Dayton Moore is responsible for a lot of the Royals’ baseball-related struggles to this day. Baseball organizations have a lot of inertia, and it simply takes a long time to pivot from bad decisions and thought processes. Since it takes years for draft picks to make the big leagues—and years for fully guaranteed and unsightly contracts to drop off the books—you just can’t turn around an entire franchise in a year.
But so much doesn’t go wrong in an organization by accident, and Moore can’t be blamed for the labor negotiations or for the haphazard space the Royals’ push toward a new downtown stadium has appeared. It is therefore reasonable to wonder if John Sherman and the current ownership group are doing a good job as stewards of the franchise. Sherman and company have helmed the franchise since November of 2019, and what we’ve seen is a PR push for public money to subsidize a private investment while the payroll plummets and the team just keeps losing.

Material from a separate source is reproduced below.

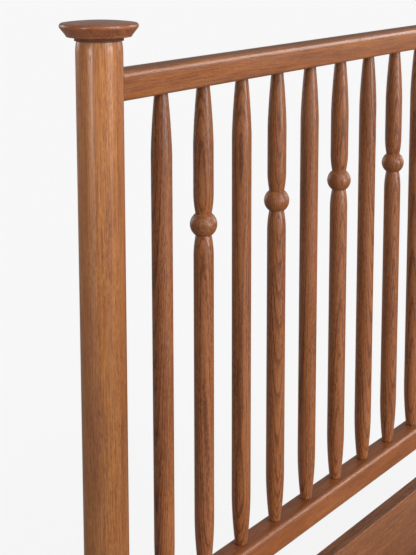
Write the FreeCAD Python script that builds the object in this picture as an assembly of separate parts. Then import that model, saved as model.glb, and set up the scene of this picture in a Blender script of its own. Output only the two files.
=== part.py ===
import FreeCAD, Part
import math
import os

# A king-size spindle bed in stained hardwood. Two tall round posts with mushroom caps carry a
# headboard of turned spindles, every second one with a round bead. Two short posts carry the low
# foot end, side rails are bolted between the posts, and slats lie on ledges and on a centre rail.
#
# Millimetres. The origin is on the floor under the middle of the bed. +Y runs towards the head,
# +Z up, and +X to the right of somebody who stands at the foot and looks at the headboard.

V = FreeCAD.Vector
UP = V(0, 0, 1)

# --- Mattress, which sets the plan of the bed -------------------------------------------------
mattress_width = 1500.0
mattress_length = 2000.0
mattress_end_room = 9.5         # free room between the mattress and each end panel

# --- Heights above the floor ------------------------------------------------------------------
head_height = 1150.0            # top of the head posts' caps
foot_height = 430.0             # top of the foot posts' caps
lower_rail_top = 463.0
board_top = 355.0               # top edge of the side rails and of both end panels
platform_drop = 90.0            # from that edge down to the slats' top, where the mattress lies

# --- Posts and caps ---------------------------------------------------------------------------
post_diameter = 50.0
post_top_ease = 1.3             # the radius that the post loses at its very top
post_top_ease_length = 13.0
post_foot_chamfer = 1.5
cap_diameter = 83.0
cap_height = 21.0
cap_rim_round = 3.2             # radius of the rounded rim
cap_rim_drop = 5.7              # from the cap's top down to its widest point
cap_face_diameter = 78.6        # the domed face inside the rim
cap_base_diameter = 69.4        # lower end of the cone-shaped side
cap_base_corner = 1.4
cap_collar_diameter = 51.8
cap_collar_height = 4.0
cap_spigot_diameter = 20.0
cap_spigot_length = 30.0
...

The Royals are residents of the Show Me State. And what have the Royals shown over the past almost four years? Why should Royals fans believe that the team is going in the right direction? Why are so many things on and off the field still broken? Royals fans want to root for the team. However, those in power must realize that there are very, very good reasons why Royals fans don’t want to or can’t root for the organization right now. It needs to be better.